Unlike formal papal encyclicals or magisterial documents, the texts collected in the volume were written before Robert Prevost ascended to the Chair of Peter. That gives them particular importance for Vatican analysts seeking to distinguish the Pope’s authentic personal convictions from the inevitable institutional language that often surrounds high ecclesiastical office.

According to Vatican sources involved in the publication, the collection brings together materials that had never before been assembled in a single work. Readers encounter Prevost not yet as Pope, but as religious superior, missionary pastor, spiritual guide, and Augustinian thinker confronting the challenges of globalization, secularization, ecclesial reform, and cultural upheaval.

Those familiar with his trajectory note that the future Leo XIV consistently emphasized interior conversion, communion within the Church, intellectual seriousness, and missionary responsibility rooted in humility rather than ideological activism.
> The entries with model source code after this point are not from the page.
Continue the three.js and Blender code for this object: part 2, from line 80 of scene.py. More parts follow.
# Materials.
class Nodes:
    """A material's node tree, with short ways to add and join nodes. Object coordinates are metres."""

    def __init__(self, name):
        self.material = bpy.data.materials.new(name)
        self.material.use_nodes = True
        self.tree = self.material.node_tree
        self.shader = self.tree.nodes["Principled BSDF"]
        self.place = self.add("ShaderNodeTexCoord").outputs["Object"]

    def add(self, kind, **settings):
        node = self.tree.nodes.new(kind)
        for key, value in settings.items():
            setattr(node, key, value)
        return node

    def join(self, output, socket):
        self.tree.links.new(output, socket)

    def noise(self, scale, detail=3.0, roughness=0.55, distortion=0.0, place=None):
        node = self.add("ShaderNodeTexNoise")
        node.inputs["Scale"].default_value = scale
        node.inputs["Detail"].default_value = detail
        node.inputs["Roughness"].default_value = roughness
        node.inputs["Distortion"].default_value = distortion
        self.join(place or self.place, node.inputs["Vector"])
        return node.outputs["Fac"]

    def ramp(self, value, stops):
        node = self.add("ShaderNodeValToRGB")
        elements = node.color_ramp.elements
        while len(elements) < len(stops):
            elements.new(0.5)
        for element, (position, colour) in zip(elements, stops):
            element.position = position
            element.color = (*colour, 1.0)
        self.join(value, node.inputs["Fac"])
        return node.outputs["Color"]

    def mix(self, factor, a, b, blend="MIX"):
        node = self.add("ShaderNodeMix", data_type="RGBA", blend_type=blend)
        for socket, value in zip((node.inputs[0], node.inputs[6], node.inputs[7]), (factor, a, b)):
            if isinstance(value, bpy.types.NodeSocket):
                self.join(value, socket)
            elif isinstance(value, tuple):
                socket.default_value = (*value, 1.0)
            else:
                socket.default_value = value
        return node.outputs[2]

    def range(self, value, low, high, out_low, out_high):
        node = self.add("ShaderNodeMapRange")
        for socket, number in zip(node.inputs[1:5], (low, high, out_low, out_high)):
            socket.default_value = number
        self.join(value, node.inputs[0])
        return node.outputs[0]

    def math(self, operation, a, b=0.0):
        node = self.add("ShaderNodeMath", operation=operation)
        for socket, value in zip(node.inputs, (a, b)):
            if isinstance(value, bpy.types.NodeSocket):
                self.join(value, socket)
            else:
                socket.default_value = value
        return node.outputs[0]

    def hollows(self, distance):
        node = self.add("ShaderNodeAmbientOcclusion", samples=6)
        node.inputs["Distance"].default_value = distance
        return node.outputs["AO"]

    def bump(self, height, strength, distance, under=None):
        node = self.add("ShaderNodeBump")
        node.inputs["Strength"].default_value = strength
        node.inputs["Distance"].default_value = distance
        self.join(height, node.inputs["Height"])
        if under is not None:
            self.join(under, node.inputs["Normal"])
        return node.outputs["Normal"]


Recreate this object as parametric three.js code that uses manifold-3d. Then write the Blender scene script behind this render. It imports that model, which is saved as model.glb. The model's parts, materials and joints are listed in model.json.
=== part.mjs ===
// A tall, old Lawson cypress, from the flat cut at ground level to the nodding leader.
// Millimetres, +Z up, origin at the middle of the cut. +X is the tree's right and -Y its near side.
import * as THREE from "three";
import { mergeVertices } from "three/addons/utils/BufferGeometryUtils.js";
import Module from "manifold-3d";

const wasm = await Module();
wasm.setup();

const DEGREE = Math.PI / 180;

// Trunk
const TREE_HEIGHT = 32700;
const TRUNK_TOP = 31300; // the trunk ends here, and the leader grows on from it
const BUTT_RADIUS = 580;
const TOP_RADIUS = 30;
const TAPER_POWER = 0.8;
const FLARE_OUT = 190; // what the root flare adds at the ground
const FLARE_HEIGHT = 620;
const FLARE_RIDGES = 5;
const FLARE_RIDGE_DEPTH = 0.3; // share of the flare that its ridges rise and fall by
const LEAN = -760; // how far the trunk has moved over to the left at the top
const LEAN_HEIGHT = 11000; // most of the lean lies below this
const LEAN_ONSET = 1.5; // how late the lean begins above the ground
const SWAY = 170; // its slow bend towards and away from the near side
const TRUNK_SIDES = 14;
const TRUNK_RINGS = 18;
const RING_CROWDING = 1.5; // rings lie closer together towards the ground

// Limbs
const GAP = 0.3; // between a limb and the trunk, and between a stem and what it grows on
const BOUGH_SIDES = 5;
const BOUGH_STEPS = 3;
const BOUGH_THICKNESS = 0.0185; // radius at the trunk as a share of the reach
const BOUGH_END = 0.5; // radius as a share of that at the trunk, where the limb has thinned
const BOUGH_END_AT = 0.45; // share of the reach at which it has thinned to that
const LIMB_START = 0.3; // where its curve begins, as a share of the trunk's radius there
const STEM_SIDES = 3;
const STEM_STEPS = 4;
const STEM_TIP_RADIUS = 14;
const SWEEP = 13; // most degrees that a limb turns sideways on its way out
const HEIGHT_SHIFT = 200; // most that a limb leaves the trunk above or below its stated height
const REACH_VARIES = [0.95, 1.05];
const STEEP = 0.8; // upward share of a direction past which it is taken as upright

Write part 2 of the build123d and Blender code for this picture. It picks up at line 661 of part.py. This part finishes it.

At a time when Catholic debates are frequently framed in purely political categories — progressive versus conservative, reform versus tradition — the Augustinian dimension of Leo XIV may suggest a different framework altogether: one centered less on ecclesiastical factions and more on the transformation of the human heart.

The Global Reach of an Unexpected Pontificate

The rapid international translation of the book into dozens of countries also reveals how quickly attention around Leo XIV has expanded far beyond Rome.

When Cardinal Robert Francis Prevost was elected Pope, many outside Vatican circles initially viewed him as a relatively discreet figure compared to more publicly visible papabili. Yet his election immediately generated interest precisely because of his unusual background: an American-born Augustinian with extensive missionary experience in Latin America and years of leadership within a global religious order.

That combination gives him familiarity with multiple ecclesial realities — North American secularization, Latin American pastoral life, missionary dynamics, and the internal governance of international Catholic institutions.

Observers increasingly note that Leo XIV’s speeches frequently avoid rhetorical extremes. Instead, they tend to combine doctrinal seriousness with pastoral restraint, an approach some peoples believe could help calm tensions that intensified within the Church over recent years.

The fact that his first published volume centers on Saint Augustine is therefore highly symbolic. Augustine lived during the collapse of the Roman world, a time of political instability, cultural uncertainty, and spiritual confusion not entirely unlike the atmosphere many Christians perceive today.

Indeed, one reason Augustine continues to resonate across centuries is his refusal to offer simplistic optimism or despair. He understood human weakness profoundly, yet never surrendered confidence in grace.

Free Under Grace appears to offer an early interpretive key to Leo XIV’s papacy. The collection suggests a Pope concerned not merely with institutional management or ecclesiastical politics, but with deeper spiritual questions: how Christians remain faithful in turbulent societies, how freedom can coexist with truth, and how the Church can speak convincingly to a fragmented modern world.